Information given

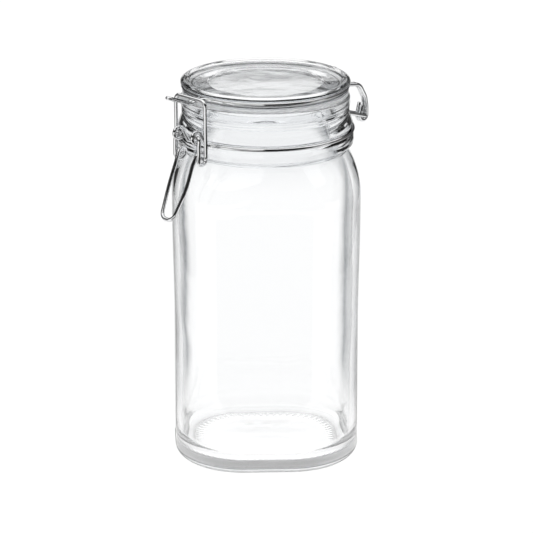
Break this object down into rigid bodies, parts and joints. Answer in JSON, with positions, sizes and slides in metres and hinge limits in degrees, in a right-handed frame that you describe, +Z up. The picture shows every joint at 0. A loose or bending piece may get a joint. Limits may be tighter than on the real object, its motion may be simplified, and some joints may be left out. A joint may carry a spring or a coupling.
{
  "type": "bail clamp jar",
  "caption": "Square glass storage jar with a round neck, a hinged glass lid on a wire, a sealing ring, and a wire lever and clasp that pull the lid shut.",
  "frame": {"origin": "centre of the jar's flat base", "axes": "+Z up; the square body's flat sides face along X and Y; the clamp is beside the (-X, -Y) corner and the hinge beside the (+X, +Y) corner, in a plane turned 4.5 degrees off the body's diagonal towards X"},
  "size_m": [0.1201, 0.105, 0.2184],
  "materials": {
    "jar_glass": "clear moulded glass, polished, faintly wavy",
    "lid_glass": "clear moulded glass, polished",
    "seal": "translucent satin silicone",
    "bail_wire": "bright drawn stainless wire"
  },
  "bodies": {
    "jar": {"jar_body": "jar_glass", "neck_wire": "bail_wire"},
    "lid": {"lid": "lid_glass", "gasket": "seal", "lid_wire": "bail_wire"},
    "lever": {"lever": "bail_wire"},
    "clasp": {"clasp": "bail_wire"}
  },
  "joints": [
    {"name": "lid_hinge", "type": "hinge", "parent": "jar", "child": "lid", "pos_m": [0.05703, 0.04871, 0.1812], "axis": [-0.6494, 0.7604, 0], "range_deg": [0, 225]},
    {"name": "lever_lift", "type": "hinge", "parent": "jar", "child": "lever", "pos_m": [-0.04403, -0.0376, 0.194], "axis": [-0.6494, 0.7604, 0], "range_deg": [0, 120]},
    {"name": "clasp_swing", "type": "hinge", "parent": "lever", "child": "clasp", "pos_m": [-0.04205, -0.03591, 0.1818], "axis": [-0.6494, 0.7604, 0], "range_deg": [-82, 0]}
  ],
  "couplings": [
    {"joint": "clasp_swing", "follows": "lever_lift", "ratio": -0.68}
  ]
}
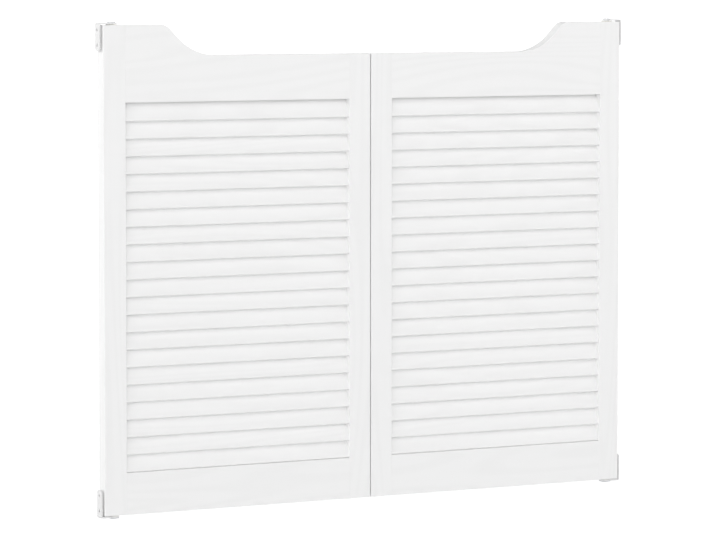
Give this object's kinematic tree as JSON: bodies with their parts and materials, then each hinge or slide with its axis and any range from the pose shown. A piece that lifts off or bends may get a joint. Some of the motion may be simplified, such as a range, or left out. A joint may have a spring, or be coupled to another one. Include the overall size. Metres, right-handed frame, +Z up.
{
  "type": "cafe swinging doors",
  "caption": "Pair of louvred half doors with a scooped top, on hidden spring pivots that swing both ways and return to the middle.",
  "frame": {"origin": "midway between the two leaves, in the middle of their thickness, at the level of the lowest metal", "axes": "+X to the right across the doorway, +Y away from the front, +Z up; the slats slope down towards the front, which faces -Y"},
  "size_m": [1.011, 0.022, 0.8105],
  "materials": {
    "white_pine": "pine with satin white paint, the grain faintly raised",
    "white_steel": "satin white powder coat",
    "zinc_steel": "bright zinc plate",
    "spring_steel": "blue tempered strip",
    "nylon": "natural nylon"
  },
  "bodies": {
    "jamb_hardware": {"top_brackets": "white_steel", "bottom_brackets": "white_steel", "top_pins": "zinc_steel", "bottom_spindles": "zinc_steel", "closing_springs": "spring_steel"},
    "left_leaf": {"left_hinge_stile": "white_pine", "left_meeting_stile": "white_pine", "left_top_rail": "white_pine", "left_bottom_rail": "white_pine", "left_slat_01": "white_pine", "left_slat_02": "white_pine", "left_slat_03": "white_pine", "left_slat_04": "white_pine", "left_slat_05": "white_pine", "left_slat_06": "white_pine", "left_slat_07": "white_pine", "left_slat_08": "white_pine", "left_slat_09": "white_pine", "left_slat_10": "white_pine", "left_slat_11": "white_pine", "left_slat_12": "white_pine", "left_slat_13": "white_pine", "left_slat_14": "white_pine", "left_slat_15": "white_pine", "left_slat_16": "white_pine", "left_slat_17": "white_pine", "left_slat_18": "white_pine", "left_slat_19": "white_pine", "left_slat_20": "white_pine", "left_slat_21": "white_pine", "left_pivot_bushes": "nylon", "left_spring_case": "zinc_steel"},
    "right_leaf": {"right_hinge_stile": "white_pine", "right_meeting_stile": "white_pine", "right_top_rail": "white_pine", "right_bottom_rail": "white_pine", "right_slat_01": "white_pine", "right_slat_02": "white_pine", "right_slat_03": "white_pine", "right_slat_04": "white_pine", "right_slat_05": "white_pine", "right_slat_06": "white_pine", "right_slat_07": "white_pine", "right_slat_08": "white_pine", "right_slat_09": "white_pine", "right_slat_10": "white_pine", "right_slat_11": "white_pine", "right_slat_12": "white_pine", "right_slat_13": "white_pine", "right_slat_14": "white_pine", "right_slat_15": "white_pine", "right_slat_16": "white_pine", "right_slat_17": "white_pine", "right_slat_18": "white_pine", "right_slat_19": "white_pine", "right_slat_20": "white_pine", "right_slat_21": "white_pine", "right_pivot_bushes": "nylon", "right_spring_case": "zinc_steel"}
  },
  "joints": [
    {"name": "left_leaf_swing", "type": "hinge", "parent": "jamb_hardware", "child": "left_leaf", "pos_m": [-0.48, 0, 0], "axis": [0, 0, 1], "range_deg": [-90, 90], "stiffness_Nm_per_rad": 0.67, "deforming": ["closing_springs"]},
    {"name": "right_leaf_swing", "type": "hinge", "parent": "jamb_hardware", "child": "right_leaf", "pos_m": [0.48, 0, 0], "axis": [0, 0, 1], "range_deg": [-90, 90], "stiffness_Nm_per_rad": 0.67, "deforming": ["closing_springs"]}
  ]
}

Exercise goal
Copy all of the data. Keep every word exactly as it is.

Result for this exercise
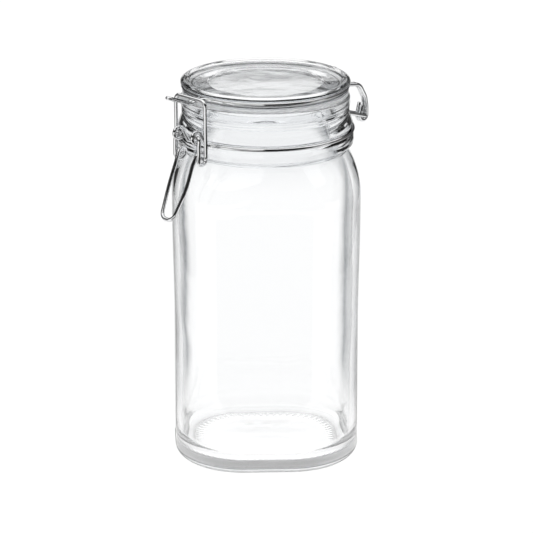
Break this object down into rigid bodies, parts and joints. Answer in JSON, with positions, sizes and slides in metres and hinge limits in degrees, in a right-handed frame that you describe, +Z up. The picture shows every joint at 0. A loose or bending piece may get a joint. Limits may be tighter than on the real object, its motion may be simplified, and some joints may be left out. A joint may carry a spring or a coupling.
{
  "type": "bail clamp jar",
  "caption": "Square glass storage jar with a round neck, a hinged glass lid on a wire, a sealing ring, and a wire lever and clasp that pull the lid shut.",
  "frame": {"origin": "centre of the jar's flat base", "axes": "+Z up; the square body's flat sides face along X and Y; the clamp is beside the (-X, -Y) corner and the hinge beside the (+X, +Y) corner, in a plane turned 4.5 degrees off the body's diagonal towards X"},
  "size_m": [0.1201, 0.105, 0.2184],
  "materials": {
    "jar_glass": "clear moulded glass, polished, faintly wavy",
    "lid_glass": "clear moulded glass, polished",
    "seal": "translucent satin silicone",
    "bail_wire": "bright drawn stainless wire"
  },
  "bodies": {
    "jar": {"jar_body": "jar_glass", "neck_wire": "bail_wire"},
    "lid": {"lid": "lid_glass", "gasket": "seal", "lid_wire": "bail_wire"},
    "lever": {"lever": "bail_wire"},
    "clasp": {"clasp": "bail_wire"}
  },
  "joints": [
    {"name": "lid_hinge", "type": "hinge", "parent": "jar", "child": "lid", "pos_m": [0.05703, 0.04871, 0.1812], "axis": [-0.6494, 0.7604, 0], "range_deg": [0, 225]},
    {"name": "lever_lift", "type": "hinge", "parent": "jar", "child": "lever", "pos_m": [-0.04403, -0.0376, 0.194], "axis": [-0.6494, 0.7604, 0], "range_deg": [0, 120]},
    {"name": "clasp_swing", "type": "hinge", "parent": "lever", "child": "clasp", "pos_m": [-0.04205, -0.03591, 0.1818], "axis": [-0.6494, 0.7604, 0], "range_deg": [-82, 0]}
  ],
  "couplings": [
    {"joint": "clasp_swing", "follows": "lever_lift", "ratio": -0.68}
  ]
}
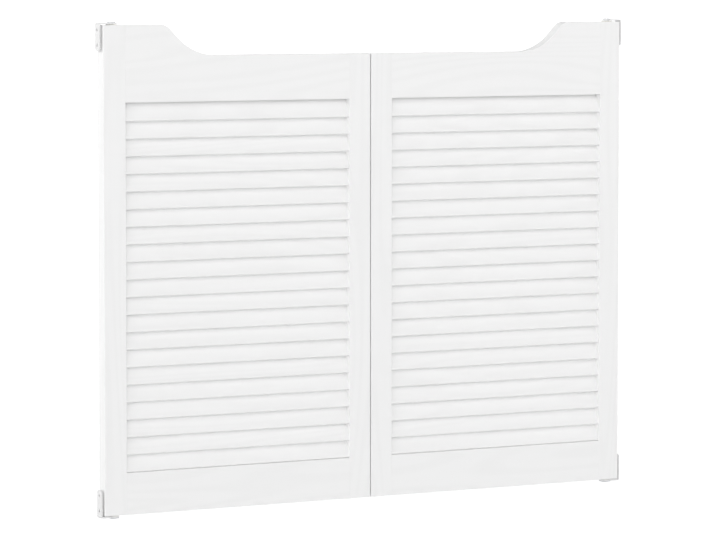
Give this object's kinematic tree as JSON: bodies with their parts and materials, then each hinge or slide with its axis and any range from the pose shown. A piece that lifts off or bends may get a joint. Some of the motion may be simplified, such as a range, or left out. A joint may have a spring, or be coupled to another one. Include the overall size. Metres, right-handed frame, +Z up.
{
  "type": "cafe swinging doors",
  "caption": "Pair of louvred half doors with a scooped top, on hidden spring pivots that swing both ways and return to the middle.",
  "frame": {"origin": "midway between the two leaves, in the middle of their thickness, at the level of the lowest metal", "axes": "+X to the right across the doorway, +Y away from the front, +Z up; the slats slope down towards the front, which faces -Y"},
  "size_m": [1.011, 0.022, 0.8105],
  "materials": {
    "white_pine": "pine with satin white paint, the grain faintly raised",
    "white_steel": "satin white powder coat",
    "zinc_steel": "bright zinc plate",
    "spring_steel": "blue tempered strip",
    "nylon": "natural nylon"
  },
  "bodies": {
    "jamb_hardware": {"top_brackets": "white_steel", "bottom_brackets": "white_steel", "top_pins": "zinc_steel", "bottom_spindles": "zinc_steel", "closing_springs": "spring_steel"},
    "left_leaf": {"left_hinge_stile": "white_pine", "left_meeting_stile": "white_pine", "left_top_rail": "white_pine", "left_bottom_rail": "white_pine", "left_slat_01": "white_pine", "left_slat_02": "white_pine", "left_slat_03": "white_pine", "left_slat_04": "white_pine", "left_slat_05": "white_pine", "left_slat_06": "white_pine", "left_slat_07": "white_pine", "left_slat_08": "white_pine", "left_slat_09": "white_pine", "left_slat_10": "white_pine", "left_slat_11": "white_pine", "left_slat_12": "white_pine", "left_slat_13": "white_pine", "left_slat_14": "white_pine", "left_slat_15": "white_pine", "left_slat_16": "white_pine", "left_slat_17": "white_pine", "left_slat_18": "white_pine", "left_slat_19": "white_pine", "left_slat_20": "white_pine", "left_slat_21": "white_pine", "left_pivot_bushes": "nylon", "left_spring_case": "zinc_steel"},
    "right_leaf": {"right_hinge_stile": "white_pine", "right_meeting_stile": "white_pine", "right_top_rail": "white_pine", "right_bottom_rail": "white_pine", "right_slat_01": "white_pine", "right_slat_02": "white_pine", "right_slat_03": "white_pine", "right_slat_04": "white_pine", "right_slat_05": "white_pine", "right_slat_06": "white_pine", "right_slat_07": "white_pine", "right_slat_08": "white_pine", "right_slat_09": "white_pine", "right_slat_10": "white_pine", "right_slat_11": "white_pine", "right_slat_12": "white_pine", "right_slat_13": "white_pine", "right_slat_14": "white_pine", "right_slat_15": "white_pine", "right_slat_16": "white_pine", "right_slat_17": "white_pine", "right_slat_18": "white_pine", "right_slat_19": "white_pine", "right_slat_20": "white_pine", "right_slat_21": "white_pine", "right_pivot_bushes": "nylon", "right_spring_case": "zinc_steel"}
  },
  "joints": [
    {"name": "left_leaf_swing", "type": "hinge", "parent": "jamb_hardware", "child": "left_leaf", "pos_m": [-0.48, 0, 0], "axis": [0, 0, 1], "range_deg": [-90, 90], "stiffness_Nm_per_rad": 0.67, "deforming": ["closing_springs"]},
    {"name": "right_leaf_swing", "type": "hinge", "parent": "jamb_hardware", "child": "right_leaf", "pos_m": [0.48, 0, 0], "axis": [0, 0, 1], "range_deg": [-90, 90], "stiffness_Nm_per_rad": 0.67, "deforming": ["closing_springs"]}
  ]
}